◆ **Dataset section**:
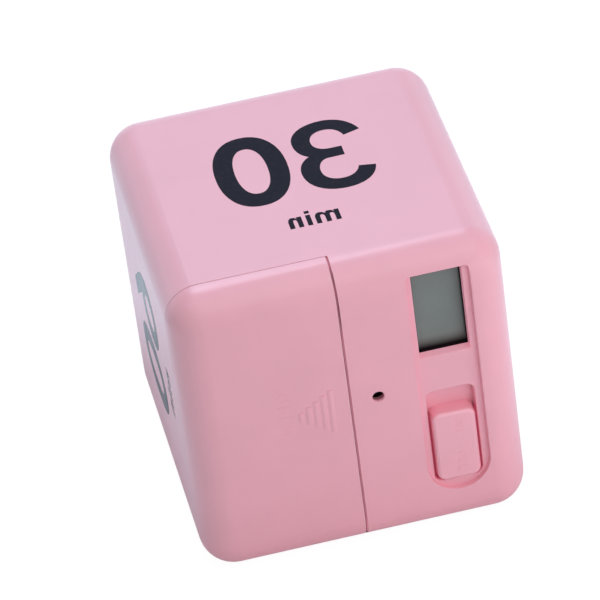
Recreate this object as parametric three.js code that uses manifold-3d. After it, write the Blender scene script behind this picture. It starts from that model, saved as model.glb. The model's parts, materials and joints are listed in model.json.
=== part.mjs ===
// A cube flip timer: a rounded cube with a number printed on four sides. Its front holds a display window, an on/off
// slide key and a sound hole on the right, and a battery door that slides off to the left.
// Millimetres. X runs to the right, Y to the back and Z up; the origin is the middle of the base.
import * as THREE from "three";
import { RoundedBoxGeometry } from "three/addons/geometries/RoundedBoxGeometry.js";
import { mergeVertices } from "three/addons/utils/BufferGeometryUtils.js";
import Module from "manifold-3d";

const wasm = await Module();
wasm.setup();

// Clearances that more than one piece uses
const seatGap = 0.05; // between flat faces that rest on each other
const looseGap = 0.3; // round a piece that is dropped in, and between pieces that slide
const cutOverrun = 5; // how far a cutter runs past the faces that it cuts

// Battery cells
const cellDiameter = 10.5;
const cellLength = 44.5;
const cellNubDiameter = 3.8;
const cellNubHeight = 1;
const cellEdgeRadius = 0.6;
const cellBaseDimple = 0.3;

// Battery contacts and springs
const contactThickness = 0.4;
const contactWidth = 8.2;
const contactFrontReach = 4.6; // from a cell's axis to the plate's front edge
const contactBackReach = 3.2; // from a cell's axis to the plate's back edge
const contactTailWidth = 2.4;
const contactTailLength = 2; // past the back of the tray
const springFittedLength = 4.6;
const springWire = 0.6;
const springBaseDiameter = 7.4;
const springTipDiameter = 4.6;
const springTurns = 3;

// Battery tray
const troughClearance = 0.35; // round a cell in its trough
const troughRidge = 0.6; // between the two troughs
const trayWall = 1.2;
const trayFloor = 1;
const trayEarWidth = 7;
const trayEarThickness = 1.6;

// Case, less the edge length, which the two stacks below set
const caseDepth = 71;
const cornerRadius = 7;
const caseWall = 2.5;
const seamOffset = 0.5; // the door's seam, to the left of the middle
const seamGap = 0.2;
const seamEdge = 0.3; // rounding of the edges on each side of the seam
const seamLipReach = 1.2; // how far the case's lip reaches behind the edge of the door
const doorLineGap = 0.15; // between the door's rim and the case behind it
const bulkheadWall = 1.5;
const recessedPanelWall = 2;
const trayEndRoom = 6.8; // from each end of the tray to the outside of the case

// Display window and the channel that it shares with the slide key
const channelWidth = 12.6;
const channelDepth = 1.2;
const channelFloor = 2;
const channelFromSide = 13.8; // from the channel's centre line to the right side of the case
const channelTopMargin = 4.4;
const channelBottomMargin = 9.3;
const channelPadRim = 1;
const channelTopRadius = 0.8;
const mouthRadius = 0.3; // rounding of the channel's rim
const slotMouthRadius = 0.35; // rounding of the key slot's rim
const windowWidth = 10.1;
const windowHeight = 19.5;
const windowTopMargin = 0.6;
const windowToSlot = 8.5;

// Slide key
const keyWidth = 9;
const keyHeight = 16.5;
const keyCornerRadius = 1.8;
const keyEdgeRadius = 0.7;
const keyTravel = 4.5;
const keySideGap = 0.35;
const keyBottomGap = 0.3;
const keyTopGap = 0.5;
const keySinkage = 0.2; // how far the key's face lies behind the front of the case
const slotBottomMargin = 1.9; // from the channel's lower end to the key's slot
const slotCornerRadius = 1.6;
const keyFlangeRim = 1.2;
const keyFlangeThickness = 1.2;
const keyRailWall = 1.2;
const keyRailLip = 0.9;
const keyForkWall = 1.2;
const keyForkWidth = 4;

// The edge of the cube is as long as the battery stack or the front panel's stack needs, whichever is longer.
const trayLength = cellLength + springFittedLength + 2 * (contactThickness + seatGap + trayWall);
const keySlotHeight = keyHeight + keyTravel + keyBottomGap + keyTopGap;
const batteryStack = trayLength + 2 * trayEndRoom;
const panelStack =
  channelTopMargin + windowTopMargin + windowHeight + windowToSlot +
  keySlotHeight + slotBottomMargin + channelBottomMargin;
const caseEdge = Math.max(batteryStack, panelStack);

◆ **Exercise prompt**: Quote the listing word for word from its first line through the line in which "const cutOverrun = 5;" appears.

◆ **Full solution**:
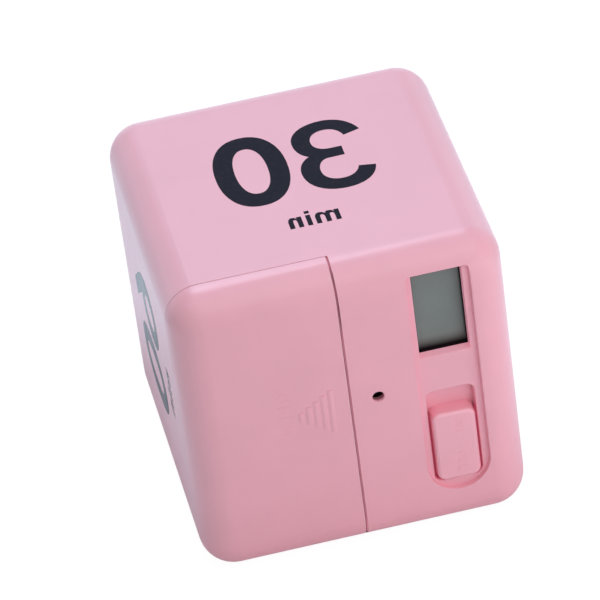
Recreate this object as parametric three.js code that uses manifold-3d. After it, write the Blender scene script behind this picture. It starts from that model, saved as model.glb. The model's parts, materials and joints are listed in model.json.
=== part.mjs ===
// A cube flip timer: a rounded cube with a number printed on four sides. Its front holds a display window, an on/off
// slide key and a sound hole on the right, and a battery door that slides off to the left.
// Millimetres. X runs to the right, Y to the back and Z up; the origin is the middle of the base.
import * as THREE from "three";
import { RoundedBoxGeometry } from "three/addons/geometries/RoundedBoxGeometry.js";
import { mergeVertices } from "three/addons/utils/BufferGeometryUtils.js";
import Module from "manifold-3d";

const wasm = await Module();
wasm.setup();

// Clearances that more than one piece uses
const seatGap = 0.05; // between flat faces that rest on each other
const looseGap = 0.3; // round a piece that is dropped in, and between pieces that slide
const cutOverrun = 5; // how far a cutter runs past the faces that it cuts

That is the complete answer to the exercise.